| Dataset entries |
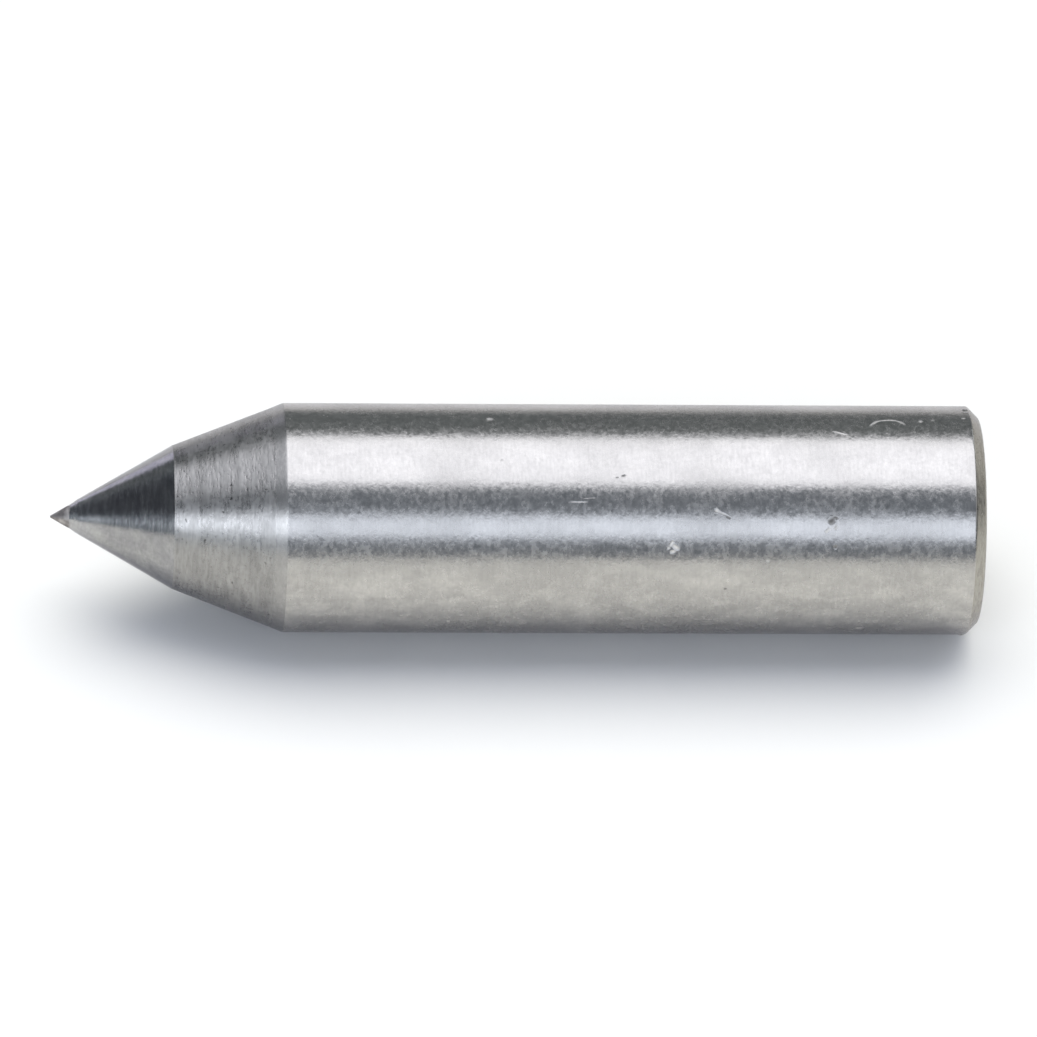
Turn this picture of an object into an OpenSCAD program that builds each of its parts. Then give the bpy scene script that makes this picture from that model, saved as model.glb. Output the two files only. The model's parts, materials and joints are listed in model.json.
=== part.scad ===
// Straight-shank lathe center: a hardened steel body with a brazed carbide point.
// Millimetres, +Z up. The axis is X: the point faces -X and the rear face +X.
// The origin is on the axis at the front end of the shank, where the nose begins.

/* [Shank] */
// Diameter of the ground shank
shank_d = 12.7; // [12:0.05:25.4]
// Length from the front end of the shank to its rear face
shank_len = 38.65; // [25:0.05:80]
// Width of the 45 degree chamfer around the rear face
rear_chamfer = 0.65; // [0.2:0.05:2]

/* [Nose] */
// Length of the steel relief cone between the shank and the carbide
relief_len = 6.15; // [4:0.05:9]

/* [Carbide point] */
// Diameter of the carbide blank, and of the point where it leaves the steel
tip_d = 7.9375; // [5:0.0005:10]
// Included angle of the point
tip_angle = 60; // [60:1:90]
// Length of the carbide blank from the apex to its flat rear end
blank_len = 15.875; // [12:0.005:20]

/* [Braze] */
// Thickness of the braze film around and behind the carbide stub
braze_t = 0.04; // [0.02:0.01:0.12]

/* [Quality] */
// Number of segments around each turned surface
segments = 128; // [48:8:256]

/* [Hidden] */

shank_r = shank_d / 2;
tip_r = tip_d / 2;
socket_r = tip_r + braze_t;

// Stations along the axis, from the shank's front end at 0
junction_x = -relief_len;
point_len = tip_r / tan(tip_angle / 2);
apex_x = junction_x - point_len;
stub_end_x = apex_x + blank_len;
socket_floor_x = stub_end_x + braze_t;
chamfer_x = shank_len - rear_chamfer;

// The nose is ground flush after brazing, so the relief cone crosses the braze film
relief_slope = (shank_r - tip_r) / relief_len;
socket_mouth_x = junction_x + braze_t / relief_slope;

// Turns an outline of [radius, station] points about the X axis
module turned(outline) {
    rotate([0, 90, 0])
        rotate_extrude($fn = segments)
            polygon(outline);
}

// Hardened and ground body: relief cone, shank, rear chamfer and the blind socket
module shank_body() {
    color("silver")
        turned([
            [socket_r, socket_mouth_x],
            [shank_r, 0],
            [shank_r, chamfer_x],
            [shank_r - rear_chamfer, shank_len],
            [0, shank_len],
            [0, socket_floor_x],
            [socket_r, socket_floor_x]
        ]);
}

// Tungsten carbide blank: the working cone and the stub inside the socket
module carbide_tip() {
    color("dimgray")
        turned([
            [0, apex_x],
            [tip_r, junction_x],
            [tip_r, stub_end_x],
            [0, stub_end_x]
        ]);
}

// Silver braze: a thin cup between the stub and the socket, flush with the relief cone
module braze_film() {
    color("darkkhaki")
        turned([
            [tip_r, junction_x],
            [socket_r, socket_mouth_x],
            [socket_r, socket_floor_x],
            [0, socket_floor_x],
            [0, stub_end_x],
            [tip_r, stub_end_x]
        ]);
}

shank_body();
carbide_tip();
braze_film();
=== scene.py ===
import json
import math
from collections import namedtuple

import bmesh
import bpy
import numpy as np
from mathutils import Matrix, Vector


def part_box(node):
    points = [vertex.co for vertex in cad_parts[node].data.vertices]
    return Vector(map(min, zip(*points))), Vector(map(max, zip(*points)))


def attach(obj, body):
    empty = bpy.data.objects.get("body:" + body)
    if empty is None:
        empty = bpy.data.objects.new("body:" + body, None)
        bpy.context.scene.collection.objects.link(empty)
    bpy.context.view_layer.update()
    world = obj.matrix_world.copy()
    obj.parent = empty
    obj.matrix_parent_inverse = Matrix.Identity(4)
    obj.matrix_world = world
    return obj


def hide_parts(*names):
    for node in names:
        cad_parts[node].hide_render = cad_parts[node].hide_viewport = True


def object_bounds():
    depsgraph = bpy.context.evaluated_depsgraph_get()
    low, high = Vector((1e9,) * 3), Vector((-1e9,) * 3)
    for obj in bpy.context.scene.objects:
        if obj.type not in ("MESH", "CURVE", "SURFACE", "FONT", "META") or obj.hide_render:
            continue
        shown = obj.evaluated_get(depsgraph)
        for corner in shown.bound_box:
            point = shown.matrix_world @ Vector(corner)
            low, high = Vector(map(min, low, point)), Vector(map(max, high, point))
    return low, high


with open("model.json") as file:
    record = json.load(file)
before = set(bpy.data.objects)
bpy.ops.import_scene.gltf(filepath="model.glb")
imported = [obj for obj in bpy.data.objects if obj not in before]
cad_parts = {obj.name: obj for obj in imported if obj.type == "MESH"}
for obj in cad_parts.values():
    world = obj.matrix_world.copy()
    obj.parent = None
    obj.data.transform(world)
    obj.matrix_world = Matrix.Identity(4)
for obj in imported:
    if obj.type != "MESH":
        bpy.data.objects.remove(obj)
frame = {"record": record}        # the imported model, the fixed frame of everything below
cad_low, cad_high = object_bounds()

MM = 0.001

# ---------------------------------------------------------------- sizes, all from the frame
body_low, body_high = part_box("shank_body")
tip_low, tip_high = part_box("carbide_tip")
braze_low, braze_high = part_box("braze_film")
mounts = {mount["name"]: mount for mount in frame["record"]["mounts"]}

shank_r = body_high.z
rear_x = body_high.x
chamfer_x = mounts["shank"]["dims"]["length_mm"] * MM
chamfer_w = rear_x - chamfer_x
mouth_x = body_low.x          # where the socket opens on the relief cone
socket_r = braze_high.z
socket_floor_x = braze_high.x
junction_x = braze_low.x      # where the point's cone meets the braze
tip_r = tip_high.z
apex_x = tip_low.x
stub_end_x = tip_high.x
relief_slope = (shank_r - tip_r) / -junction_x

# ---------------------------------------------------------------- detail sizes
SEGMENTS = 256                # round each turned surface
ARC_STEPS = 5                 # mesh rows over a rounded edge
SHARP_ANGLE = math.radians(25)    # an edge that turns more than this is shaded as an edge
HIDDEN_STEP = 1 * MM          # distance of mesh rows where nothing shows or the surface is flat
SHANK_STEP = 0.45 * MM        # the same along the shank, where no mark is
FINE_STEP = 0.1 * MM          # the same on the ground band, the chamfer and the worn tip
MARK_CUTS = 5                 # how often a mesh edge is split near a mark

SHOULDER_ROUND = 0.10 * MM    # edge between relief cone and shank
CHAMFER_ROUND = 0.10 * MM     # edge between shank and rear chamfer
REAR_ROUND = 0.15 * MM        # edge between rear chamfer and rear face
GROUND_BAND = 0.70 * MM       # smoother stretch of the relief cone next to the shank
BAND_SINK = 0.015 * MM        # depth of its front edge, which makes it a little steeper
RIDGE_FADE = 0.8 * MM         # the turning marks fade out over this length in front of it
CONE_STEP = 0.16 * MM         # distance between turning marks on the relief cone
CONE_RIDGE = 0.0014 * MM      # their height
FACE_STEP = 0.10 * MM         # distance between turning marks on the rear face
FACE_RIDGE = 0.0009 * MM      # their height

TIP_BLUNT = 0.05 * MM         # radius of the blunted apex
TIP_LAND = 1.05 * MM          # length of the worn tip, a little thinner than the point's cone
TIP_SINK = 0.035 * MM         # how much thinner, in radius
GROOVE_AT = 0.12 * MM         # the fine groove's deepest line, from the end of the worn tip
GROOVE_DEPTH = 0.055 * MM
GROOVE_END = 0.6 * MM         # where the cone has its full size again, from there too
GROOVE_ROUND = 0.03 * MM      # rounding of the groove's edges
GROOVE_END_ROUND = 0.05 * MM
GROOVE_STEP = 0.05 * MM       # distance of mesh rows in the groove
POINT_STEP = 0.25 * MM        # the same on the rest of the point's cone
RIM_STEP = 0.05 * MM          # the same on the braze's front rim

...

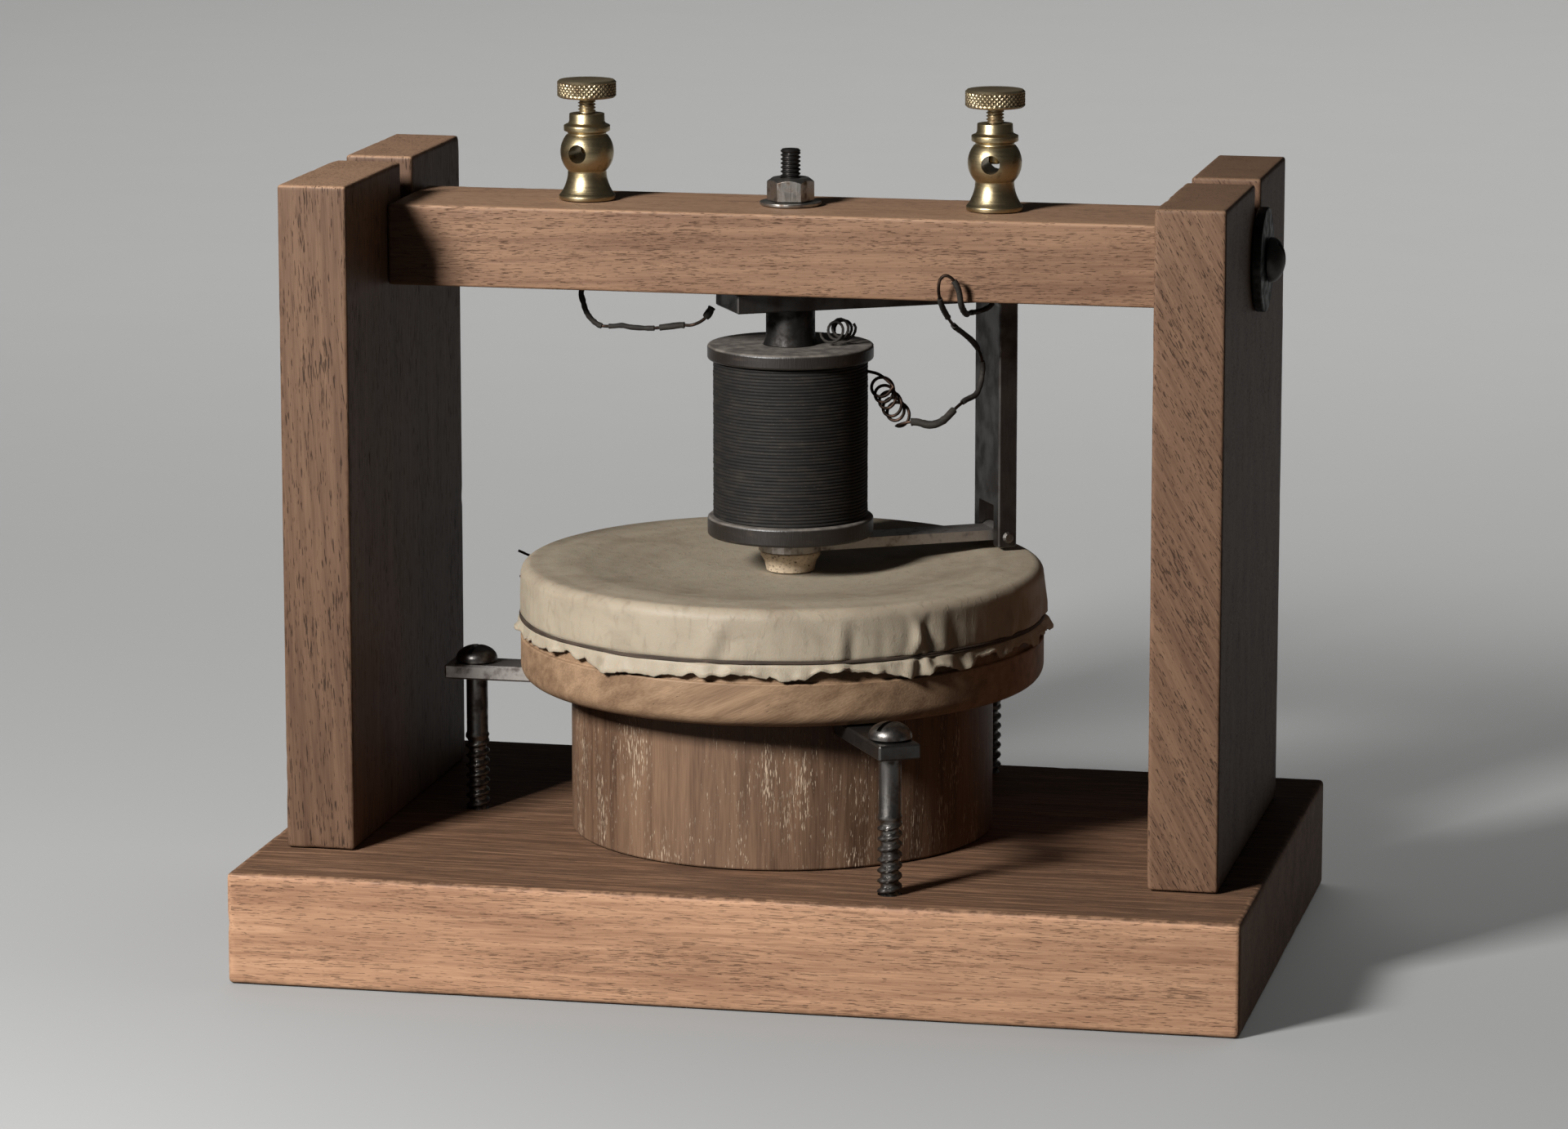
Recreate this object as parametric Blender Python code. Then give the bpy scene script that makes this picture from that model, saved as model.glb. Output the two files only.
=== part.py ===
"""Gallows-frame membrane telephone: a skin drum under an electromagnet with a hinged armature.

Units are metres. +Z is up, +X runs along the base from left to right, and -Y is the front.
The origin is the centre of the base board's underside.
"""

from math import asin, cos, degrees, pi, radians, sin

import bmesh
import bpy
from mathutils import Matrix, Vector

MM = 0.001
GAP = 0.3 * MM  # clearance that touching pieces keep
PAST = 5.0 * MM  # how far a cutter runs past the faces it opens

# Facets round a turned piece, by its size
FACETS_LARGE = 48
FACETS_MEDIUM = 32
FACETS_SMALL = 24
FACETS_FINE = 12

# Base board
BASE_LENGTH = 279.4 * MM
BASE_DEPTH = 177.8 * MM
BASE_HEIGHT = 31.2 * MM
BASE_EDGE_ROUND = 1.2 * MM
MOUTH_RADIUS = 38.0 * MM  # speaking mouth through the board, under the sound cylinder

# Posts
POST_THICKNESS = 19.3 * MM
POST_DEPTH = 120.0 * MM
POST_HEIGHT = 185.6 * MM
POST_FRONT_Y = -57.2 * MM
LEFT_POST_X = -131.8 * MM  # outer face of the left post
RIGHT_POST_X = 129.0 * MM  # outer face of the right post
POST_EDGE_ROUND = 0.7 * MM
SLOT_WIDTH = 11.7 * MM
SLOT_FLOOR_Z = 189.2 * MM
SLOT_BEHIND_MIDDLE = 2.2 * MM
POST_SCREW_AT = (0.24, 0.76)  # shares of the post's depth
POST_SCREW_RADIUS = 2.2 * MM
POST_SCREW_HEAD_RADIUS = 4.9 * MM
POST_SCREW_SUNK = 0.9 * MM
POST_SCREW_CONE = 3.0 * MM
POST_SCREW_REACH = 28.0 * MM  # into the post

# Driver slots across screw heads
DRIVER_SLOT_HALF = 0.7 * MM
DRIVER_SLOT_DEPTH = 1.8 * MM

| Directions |
In the listing above, find the line with "Recreate this object" and the line with "a hinged armature.". Output those two lines and every line between them, exactly as written.

| Final answer |
Recreate this object as parametric Blender Python code. Then give the bpy scene script that makes this picture from that model, saved as model.glb. Output the two files only.
=== part.py ===
"""Gallows-frame membrane telephone: a skin drum under an electromagnet with a hinged armature.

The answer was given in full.